C'est l'une des principales satisfactions que j'ai eues aussi, en discutant après avec des acteurs de la saison que j'ai croisés par la suite, Jean Fernandez ou Pascal Janin par exemple. Le rendez-vous face au Racing constituait un cauchemar pour eux à l'avance parce qu'ils savaient qu'en face, il y aurait des gars qui ne lâcheraient rien. Et il faut constater que c'était le fait des joueurs et d'eux seuls. Raymond Domenech l'a souligné lors des récentes célébrations du 30e anniversaire (à l'occasion du match Racing - Metz il y a quelques semaines, ndlr). Les joueurs ont fait preuve d'une certaine bêtise. Je leur ai demandé 100 % tout au long de la saison et ils ont donné 120 %. Il y a des moment où ça m'a fait peur, lors de la préparation à Grunberg par exemple.

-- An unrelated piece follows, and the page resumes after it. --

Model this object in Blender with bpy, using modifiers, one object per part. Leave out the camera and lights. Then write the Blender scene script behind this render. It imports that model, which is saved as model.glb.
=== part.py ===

En la matière, un joueur comme Deutschmann, qui n'avait rien de spectaculaire et respectait scrupuleusement les consignes, c'était vraiment un atout majeur. Et je repense aussi souvent à Tanter. A la veille du match, il arrivait à peine à marcher et le jour J après quelques soins avec le docteur Spruch, il était exceptionnel.
- Dans ce cadre-là , on a beaucoup parlé de la préparation physique à laquelle vous soumettiez les joueurs. Considérez-vous qu'il s'agit aussi d'une des clefs de la réussite ?
- Cela me semblait un minimum. Je ne comprends pas les entraîneurs qui ne se soucient pas de ce travail physique. Ils ont été joueurs pour la plupart. Ils savent les besoins du footballeur de haut niveau, ils sentent la forme du moment.
« Je voulais influer sur le cours des choses »
- Comment vit-on le rapport intime que vous entretenez avec ce Racing, l'image de cette réussite à laquelle vous êtes définitivement associés ?
- Contrairement à ce que l'on peut imaginer, je n'ai jamais été dans l'image ou la gloire. Je me suis toujours efforcé d'être dans l'action, d'être dans ce rôle d'entraîneur qui se partage entre deux missions essentielles, pour 50 % de gagner, pour 50 % de donner du bonheur aux gens. Je voulais influer sur le cours des choses. Il y a eu des conditions idéales pour que le club réussisse. Et c'était le club qui m'a toujours fait vibrer et pour lequel j'ai plus pleuré que souri durant des années.